In the political history of Europe, the Paris Peace Conference of 1919 constitutes the apex of this quest to a coherent, unified, and meaningful modern world: leagues of experts compiling data on ethnographic settlement patterns, geographical features, and social structures in order to create a coherent set of borders and nation-states. Their gospel was the principle of national self-determination, according to which every ‘nation’ was entitled to choose its own form of government and statehood. The idea was to re-order Europe in a coherent way, but complexity struck back. Self-determination had to adapt not simply to the diverse local contexts, but also to the varying political coalitions and geostrategic interests of the great powers. Most often, it was reduced to statistics of language and religion. Having started with high hopes for bringing order and coherence to modern Europe, many diplomats, statesmen, and experts considered the result utterly disappointing. As this disappointment took hold in the coming years, it would soon provoke new quests for re-ordering — in the less sophisticated and significantly more violent fashion of the 1930s and 1940s.
Almost a century after the Paris Peace Conference, modern society has still not given up on the quest for the great synthesis of modernity. ‘Big Data’ represents the new spiritual principle of our time, merging science with the belief in algorithms and aggregates. We expect nothing less from the accumulation of huge masses of information than answers to how we should understand and order modern society, and what the meaning of all of this is.

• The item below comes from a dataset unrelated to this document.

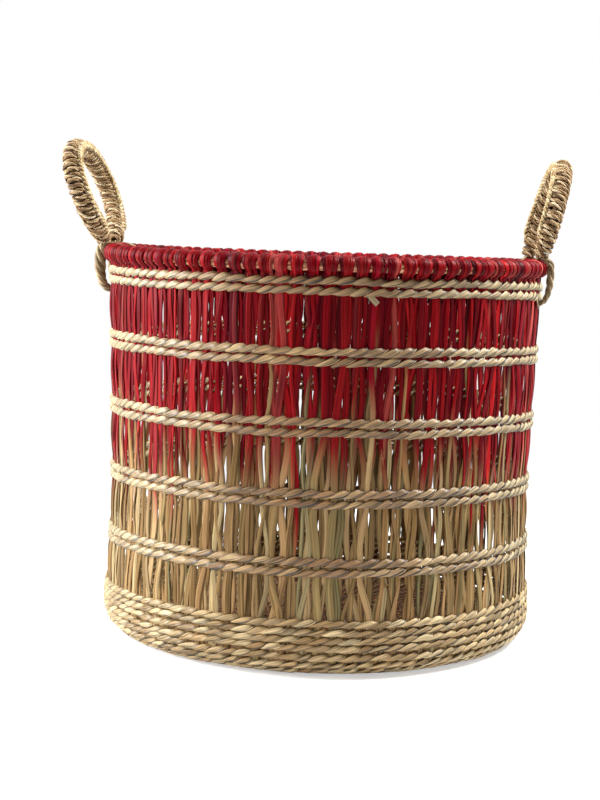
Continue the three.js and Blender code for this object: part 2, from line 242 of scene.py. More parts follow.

Most recently, British writer Tom McCarthy has transposed the quest for meaning and order to a twenty-first century setting. In his novel Satin Island, the narrator, called ‘U’ — perhaps an allusion to James Joyce’s Ulysses or Robert Musil’s Man Without Qualities Ulrich — is an ethnographer employed by a global corporate group to write the ‘Great Report.’ That report is supposed to lay bare, systematize, and explain all the intricate and hidden ways on which our modern age is based. Tellingly, the highly self-aware, post-modern narrator dreams and fantasizes about, but never actually starts writing or even outlining the ‘Great Report.’
As the examples of Big Data and Satin Island indicate, our own age is not simply post-ideological and pragmatic, with reason, democracy, and liberalism gradually taking over the globe. We may have become better in ignoring complexity and avoiding ideological commitment, but we have not yet succeeded in leaving behind the spiritual quest for order that plagued Nietzsche, Joyce, and the experts at the Paris Peace Conference. Recent phenomena like Donald Trump, nationalist backlashes in Europe, and the rise of global terrorism indicate that it is not only futile but dangerous to shy away from finding answers to what people still care about: social cohesion, collective identity, and ‘meaning.’ If we pass over the discrepancies of our own age in an act of misguided pragmatism, we risk the ghosts of the past, ideology and fanaticism, returning with a vengeance.
In a time plagued by multiple international crises, global warming, and mass migration, we should certainly not copy past attempts to ‘restore order.’ But past enthusiasm for principles and meaning should encourage us to re-consider the non-committal skepticism of our age.